The philosophical nature of the thesis advanced in Antichrist makes it an interesting indictment of psycho therapy as well. Perhaps not surprisingly, it turns out that the husband, who insists to treat his wife himself, also has problems keeping his sanity. This is disturbing because we are educated to assume that the psychiatrist is the one in control of his feelings. That is the very reason he is entrusted with taking patients at all. But apart from playing with our perceptions of the psychiatrist as the solid rock in a sea of unpredictability and irrationality, Trier also twists the professional emotional detachment of Willem Dafoe’s character to such lengths, particularly at the beginning of their sessions, so as to make him an almost laughable figure. I ended up hating him for the way he staunchly kept his cool while his wife hurled the most outrageous accusations at him, because it reminded me of the kind of mind-numbingly self-disciplined moral relativism psychiatrists are supposed to cling to. No matter how much that may be his job and his best advice, it couldn’t help but feel a sort of suspicion from Trier’s story towards the psychiatrist’s tendency to conceptualize any feeling, hoping to make it seem like something relateable.
This leaves us with a problem I often have with movies whose most interesting feature is how they fail. Because they don’t succeed at what they’re trying to do, they have to be watched with some intellectual distance in order to be appreciated. It is my thesis that, conciously or not, this means that a certain amount of post-rationalization is necessary, because the movie as it unfolds does not grip me as a viewer on an intuitive level. I’m not saying that only simple, straightforward movies can be truly great, but I do think that movies like Antichrist, that are better at making you think than making you feel (in this particular instance it could of course have something to do with its cynicism) will start at a disadvantage.
I haven’t heard of this movie until now. It sounds like my kind of movie because, from your descriptions, it tries to push the envelope. When audiences get such an intense reaction from a film, I have the proclivity to want to see it no matter what. I’ll definitely, definitely check this one out.

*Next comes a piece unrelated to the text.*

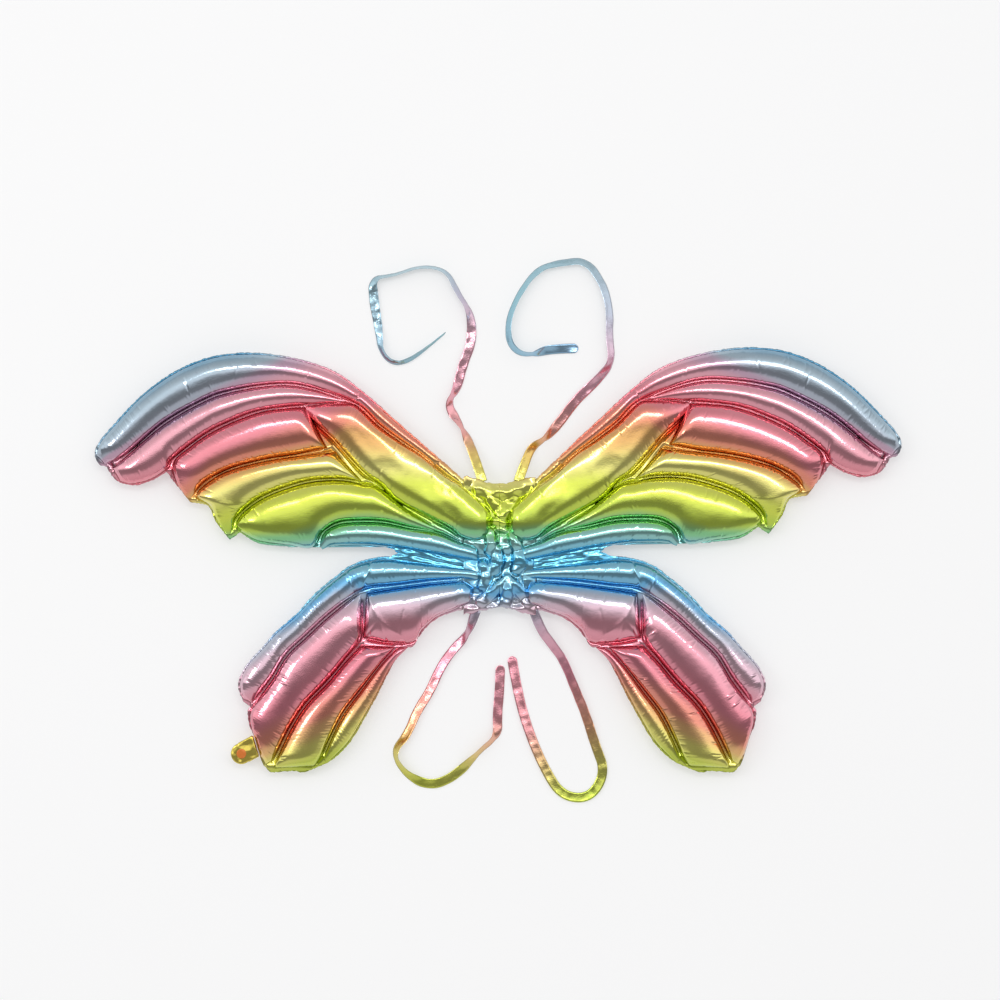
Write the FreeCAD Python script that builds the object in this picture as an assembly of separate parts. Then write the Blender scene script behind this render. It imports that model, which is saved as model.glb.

Thanks for the review.
Franz, we share a passion for all things weird and daring. This movie is both. Have you seen any other of his movies? The only others of his I really liked were Dogville (2003) and The Boss Of It All (2007, one of his few Danish language films), but even when he fails, he’s interesting. Also, he wrote the script for the severely underrated ‘Dear Wendy’ (2005), one of my favorite movies of recent years.